Your goal:
Give back the exact lines spanning from the line with "add_lapel(jacket, side)" to the line with "cad_parts[node].hide_render = cad_parts[node].hide_viewport", with both of those lines included and no others.

++++ Dataset records ++++

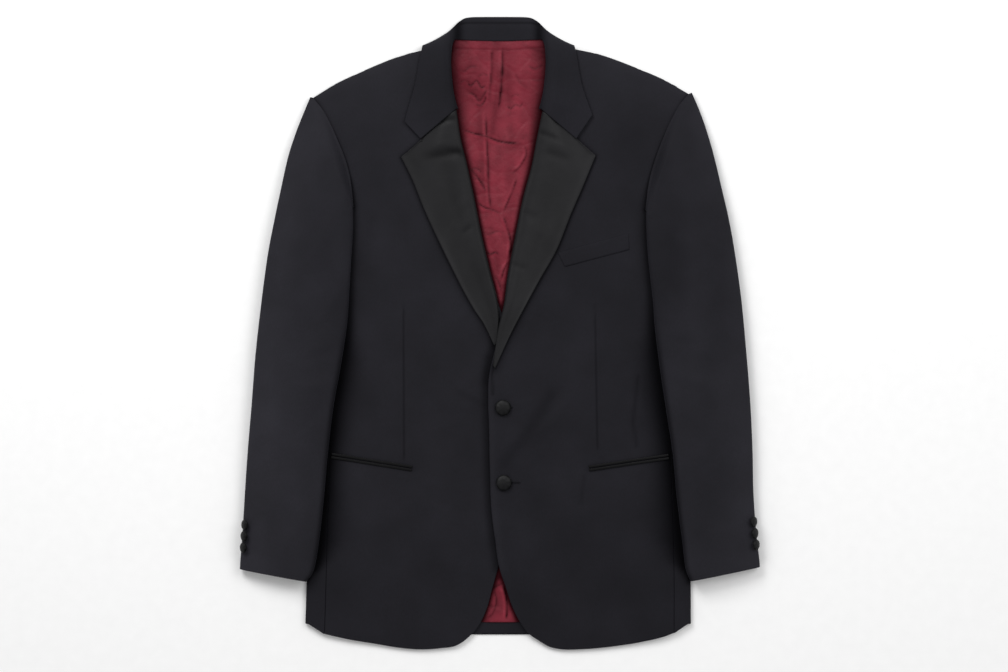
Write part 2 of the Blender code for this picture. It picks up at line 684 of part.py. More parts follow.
def add_strip(jacket, name, side, corners, cloth):
    """A thin strip on a front, made from the front's own heights. Corners: lower pair, then upper pair."""
    lower_start, lower_end, upper_start, upper_end = (np.array(corner, float) for corner in corners)
    grid = []
    for start, end in ((lower_start, lower_end), (upper_start, upper_end)):
        row = [start + (end - start) * share for share in steps((1.0, 6))]
        grid.append([(x, y, front_height(side, x, y) + LAYER_GAP + POCKET_WALL) for x, y in row])
    add_cloth(jacket, name, grid, POCKET_WALL, cloth)


def add_hip_pocket(jacket, side):
    """The two jets of a hip pocket, above and below its slit."""
    start, end = (np.array(point) for point in signed(side, HIP_POCKET[side]))
    along = (end - start) / np.linalg.norm(end - start)
    up = np.array((along[1], -along[0])) * SIDES[side]
    for name, low, high in (
        ("upper", JET_SLIT / 2, JET_SLIT / 2 + JET_DEPTH),
        ("lower", -JET_SLIT / 2 - JET_DEPTH, -JET_SLIT / 2),
    ):
        corners = (start + up * low, end + up * low, start + up * high, end + up * high)
        add_strip(jacket, f"pocket_{side}_{name}_jet", side, corners, "satin")


def add_button(jacket, name, place, across, depth, tilt=0.0):
    """A cloth-covered button: a dome that turns in to a flat back."""
    radius = across / 2
    profile = [(AXIS_OFFSET, depth)]
    for turn in map(math.radians, DOME_ANGLES):
        profile.append((radius * math.sin(turn), depth * (DOME_BASE + (1.0 - DOME_BASE) * math.cos(turn))))
    profile += [(radius * BUTTON_BACK, 0.0), (AXIS_OFFSET, 0.0)]
    mesh = bpy.data.meshes.new(name)
    points = [(x * MM, 0.0, z * MM) for x, z in profile]
    mesh.from_pydata(points, [(i, i + 1) for i in range(len(points) - 1)], [])
    made = bpy.data.objects.new(name, mesh)
    turned = made.modifiers.new("Turned", "SCREW")
    turned.steps = turned.render_steps = BUTTON_SIDES
    turned.use_merge_vertices = True
    turned.merge_threshold = 0.00001
    made.location = [value * MM for value in place]
    made.rotation_euler = (0.0, tilt, 0.0)
    made.data.materials.append(material("covered_button"))
    jacket.objects.link(made)


def main():
    for old in list(bpy.data.objects):
        bpy.data.objects.remove(old)
    jacket = collection("tuxedo_jacket")
    for side in SIDES:
        add_back(jacket, side)
        add_side(jacket, side)
        add_front(jacket, side)
        add_sleeve(jacket, side)
        add_lapel(jacket, side)
        add_hip_pocket(jacket, side)
        for number, (out, y) in enumerate(CUFF_BUTTONS[side], start=1):
            place = (SIDES[side] * out, y, CUFF_BUTTON_Z)
            add_button(
                jacket, f"cuff_button_{side}_{number}", place, CUFF_BUTTON_ACROSS, CUFF_BUTTON_DEPTH,
                SIDES[side] * CUFF_BUTTON_TILT,
            )
    add_back_lining(jacket)
    add_collar(jacket)
    add_strip(jacket, "breast_welt", "left", WELT_CORNERS, "wool")
    for name, (x, y) in FRONT_BUTTONS.items():
        place = (x, y, front_height("left", x, y) + LAYER_GAP)
        add_button(jacket, name, place, BUTTON_ACROSS, BUTTON_DEPTH)


main()
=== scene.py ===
"""The looks of a tuxedo jacket laid flat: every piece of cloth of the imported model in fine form.

Tables are in millimetres and repeat the part's own. Left and right are the wearer's, so the right half has
negative X. +Y runs from the hem to the collar, and +Z is up from the table.
"""

import math

import bpy
import numpy as np
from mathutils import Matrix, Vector, noise


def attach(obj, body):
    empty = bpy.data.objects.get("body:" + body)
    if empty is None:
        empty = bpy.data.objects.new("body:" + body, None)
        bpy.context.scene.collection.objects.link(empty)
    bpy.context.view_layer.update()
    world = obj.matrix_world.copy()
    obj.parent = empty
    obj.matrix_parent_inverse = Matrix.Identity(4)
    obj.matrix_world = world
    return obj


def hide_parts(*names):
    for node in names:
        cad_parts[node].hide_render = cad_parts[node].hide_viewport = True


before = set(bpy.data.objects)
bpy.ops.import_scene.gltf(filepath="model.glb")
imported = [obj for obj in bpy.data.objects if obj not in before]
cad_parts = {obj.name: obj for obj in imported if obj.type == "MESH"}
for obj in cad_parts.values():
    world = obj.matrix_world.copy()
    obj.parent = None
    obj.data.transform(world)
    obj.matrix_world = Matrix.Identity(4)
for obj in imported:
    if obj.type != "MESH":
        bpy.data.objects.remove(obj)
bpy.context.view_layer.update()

MM = 0.001

# Cloth and the room left between pieces
WOOL = 1.5
FRONT_WALL = 2.4
SLEEVE_WALL = 2.0
LAPEL_WALL = 2.0
LINING_WALL = 1.0
SEAM = 0.6
LAYER_GAP = 0.4
LAPEL_GAP = 0.9
UNDERARM_EASE = 2.6

# Heights of the outer faces above the table
BACK_TOP = WOOL
LINING_TOP = BACK_TOP + LAYER_GAP + LINING_WALL
FRONT_TOP = LINING_TOP + LAYER_GAP + FRONT_WALL + 0.2
OVERLAP_RISE = FRONT_WALL + LAYER_GAP + 0.1
SIDE_PUFF = 2.3
SIDE_TOP = FRONT_TOP + SIDE_PUFF
SHOULDER_PUFF = 2.8
SHOULDER_EDGE = BACK_TOP + LAYER_GAP + FRONT_WALL + 0.3
CHEST_PUFF = 1.6
NECK_LIFT = 3.0
COLLAR_LOWEST = 1.3
SLEEVE_CLEAR = 2.2

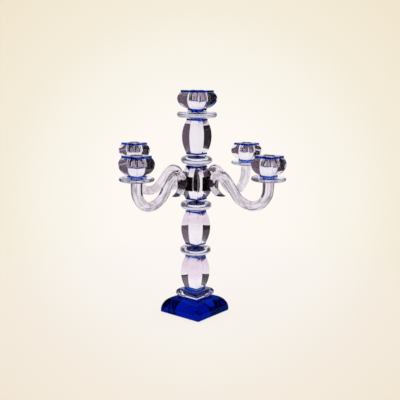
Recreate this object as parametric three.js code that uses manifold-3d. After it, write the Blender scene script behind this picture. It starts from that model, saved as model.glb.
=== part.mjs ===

++++

Written response:
        add_lapel(jacket, side)
        add_hip_pocket(jacket, side)
        for number, (out, y) in enumerate(CUFF_BUTTONS[side], start=1):
            place = (SIDES[side] * out, y, CUFF_BUTTON_Z)
            add_button(
                jacket, f"cuff_button_{side}_{number}", place, CUFF_BUTTON_ACROSS, CUFF_BUTTON_DEPTH,
                SIDES[side] * CUFF_BUTTON_TILT,
            )
    add_back_lining(jacket)
    add_collar(jacket)
    add_strip(jacket, "breast_welt", "left", WELT_CORNERS, "wool")
    for name, (x, y) in FRONT_BUTTONS.items():
        place = (x, y, front_height("left", x, y) + LAYER_GAP)
        add_button(jacket, name, place, BUTTON_ACROSS, BUTTON_DEPTH)


main()
=== scene.py ===
"""The looks of a tuxedo jacket laid flat: every piece of cloth of the imported model in fine form.

Tables are in millimetres and repeat the part's own. Left and right are the wearer's, so the right half has
negative X. +Y runs from the hem to the collar, and +Z is up from the table.
"""

import math

import bpy
import numpy as np
from mathutils import Matrix, Vector, noise


def attach(obj, body):
    empty = bpy.data.objects.get("body:" + body)
    if empty is None:
        empty = bpy.data.objects.new("body:" + body, None)
        bpy.context.scene.collection.objects.link(empty)
    bpy.context.view_layer.update()
    world = obj.matrix_world.copy()
    obj.parent = empty
    obj.matrix_parent_inverse = Matrix.Identity(4)
    obj.matrix_world = world
    return obj


def hide_parts(*names):
    for node in names:
        cad_parts[node].hide_render = cad_parts[node].hide_viewport = True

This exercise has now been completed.